No Country for Old Men was great too, and it made a better transition to film than The Road, in my opinion.
I finished reading them in December, and I’m still obsessed with the genius in The Passenger and Stella Maris. I’ve read the books and listened to the audiobooks. The audiobook for Stella Maris is exceptional.
I was looking for McCarthy ITT. I’m going to read Blood Meridian this year after listening to the audiobook years ago. I read The Road around the same time and struggled to get through it because it was so absolutely dreary. I get it obviously I just wanted to say that.

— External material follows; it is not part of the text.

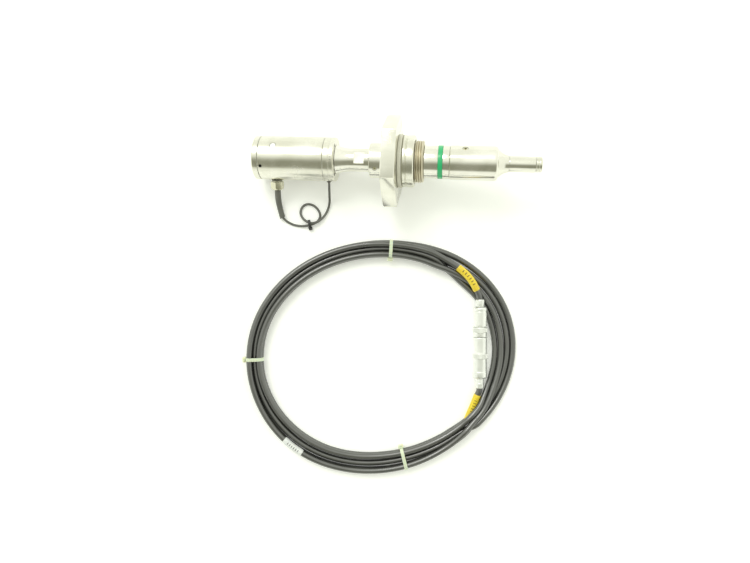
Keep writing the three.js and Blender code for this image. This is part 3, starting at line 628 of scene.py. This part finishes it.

I would recommend also No Country For Old Men as I thought it was all the things McCarthy is amazing at but isn’t so violent as the Judge’s gang or as consistently hopeless as the world of The Road. It’s paced like a thriller while still having an amazing villain. Talking about CM makes me think I should reread these books. I was just out of college when I read/listened to them.
This is a great nomination. His prose is excellent, stories compelling, and writing solid. I’m not actually a fan of his books, but I recognize his superb talent and contributions to modern American literature.
The Road is perhaps my favourite novel I’ve read. Absolutely haunting
Terry Pratchett! The Discworld books have kept me busy for years now and I don’t even consider myself much of a reader.
For me The Name of the Rose is a real masterpiece. I enjoyed The Prague Cemetery as much as Foucault’s Pendulum but I’d personally put Baudolino before those two.
Edit: this was a reply for @ThisIsNotHim@sopuli.xyz, for some reason I keep pressing the wrong reply arrow on the Voyager app.
The Island of the Day Before was my first introduction and remains one of my favorites.